Today, Daynes also is using the Internet to bring back music education to public schools, where old band and choir rooms have long been replaced by computer labs. And for young students, the music store has a state-of-the-art recital hall with a fully voiced and tuned 9-foot Steinway & Sons concert grand, the choice of most concert pianists.

"They allow kids to play a Steinway grand costing $100,000 — I marveled at their generosity," said South Salt Lake music teacher Clara Neu, who through the years brought her students to the store for recitals.

Since 1873, Daynes has sold Steinway pianos, the first brought to Utah on a ship that sailed from New York City to San Francisco, pre-Panama Canal, and hauled by wagon teams over the Sierra Nevada.

Today's customers may also choose from less-expensive lines at the store's adjacent Discount Piano Warehouse, with an option of trading up to better models, including a handmade Steinway grand, which takes nearly a year to create.

To help students understand the value — and pleasure — of learning to play, Daynes also sells PNOScan (pronounced "piano scan"), an optical sensor that turns a piano into a digital keyboard. Even lessons with only a few notes can be accompanied by an array of computer-generated instruments. The piano's sound can be turned into that of a pipe organ.

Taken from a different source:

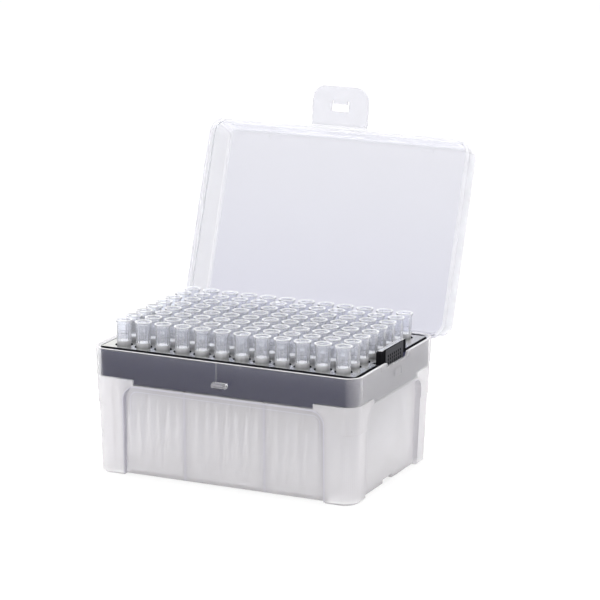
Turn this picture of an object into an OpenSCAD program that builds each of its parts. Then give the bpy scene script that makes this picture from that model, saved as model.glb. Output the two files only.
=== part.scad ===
// Pipette tip box: a hinged box with a drop-in rack that carries a grid of filter tips.
// Millimetres. Z is up, the front faces -Y, and the lid stands open on its stops.
// The origin is the centre of the box's footprint, on the plane of its feet.

/* [Tip grid] */
// Columns of tips, left to right
columns = 12; // [6:2:12]
// Rows of tips, front to back
rows = 8; // [4:2:8]
// Distance between neighbouring tips, the microplate pitch
pitch = 9; // [8.6:0.1:9.1]

/* [Box base] */
// Width over the rim
base_w = 120; // [118:0.5:150]
// Depth over the rim
base_d = 83.6; // [82:0.2:110]
// Height from the feet to the rim
base_h = 53.4; // [50:0.2:66]
// How far each end wall leans in from rim to foot
end_lean = 1.5; // [0.5:0.1:3]
// How far the front and back walls lean in from rim to foot
front_lean = 2.1; // [0.5:0.1:3]
// Outer corner radius at the rim
corner_r = 6.7; // [4:0.1:10]
// Thickness of the moulded walls
wall = 1.2; // [0.8:0.1:1.6]
// Height of the small shoulder in the end walls
shoulder_z = 29.4; // [20:0.2:34]
// Depth of that shoulder
shoulder_step = 0.4; // [0.2:0.1:0.8]
// Height of the corner feet
foot_h = 0.5; // [0.3:0.1:1.5]
// Rounding of the bottom edge
foot_edge = 0.8; // [0.4:0.1:1.2]

/* [Recessed panels] */
// Depth of the panels behind the corner pillars
panel_depth = 2; // [1:0.1:3]
// Width of the front and back panels
front_panel_w = 90; // [60:0.5:96]
// Width of the end panels
end_panel_w = 54.8; // [30:0.4:60]
// Radius of the panels' top corners
panel_r = 5.5; // [2:0.1:8]
// Length of the stiffening ribs behind the front and back panels
rib_len = 5.6; // [3:0.1:6]

/* [Rack] */
// Height of the rack, from the ledge that it stands on to its deck
rack_h = 14; // [11:0.2:20]
// Gap between the rack's edge and the box wall
rack_gap = 0.9; // [0.5:0.1:1.5]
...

One recent afternoon, Neu took a turn at the Steinway to acquaint herself with the device, playing compositions that were accompanied by violins, flutes and a full orchestra, the sounds rising and falling with her own musical technique. The PNOScan is connected by a standard USB cable to a computer, which also translates key strokes into written music so newly minted compositions can be scored and printed.

The piano also can play itself, controlled by a smartphone connected to the system wirelessly. PNOScan's retail for around $2,500.

Lanna Minnick, a Draper teacher who has taught for nearly 50 years, said PNOScan speeds learning and provides students with "instant gratification." Students can see on a computer and hear with the accompanying rhythm the notes they are playing incorrectly, and quickly fix them. One advanced student was ready for a competition in two weeks for what normally takes two months to prepare.

"If the piano industry doesn't grasp the computer, the industry will go away," said Gerald "Skip" Daynes, 73, Daynes Music's fourth-generation store owner.

The Steinway way • He took over the family business in the 1960s at a time when people were purchasing record players and stereos that made music for them, forgoing family traditions of gathering around the parlor piano for evening entertainment. The business was $97,000 in debt.

"There was no one who was my age, everyone was in their 70s," he said of employees and associates. "I decided that I could keep the business running if I could do everything myself, including delivering the pianos."

At the start of this century, Daynes moved the store from its downtown location to the south end of the valley, following the population shift. He also believed in furthering the business and its legacy through the arts. In the 1980s, he made available his store to the newly formed Utah Opera Co. In addition, he devoted floor space to a library of symphony repertory, sheet music, books featuring all major piano methods and, more recently, music education software.

For his efforts, he was honored by the Salt Lake Chamber of Commerce for overseeing one of the nation's oldest music stores. He also takes pride in holding one of Steinway's oldest dealerships outside New York City, where German immigrant Henry Engelhard Steinway started the company in 1853 —less than a decade before Daynes Music's founding.

Daynes Music remains the state's only Steinway dealership.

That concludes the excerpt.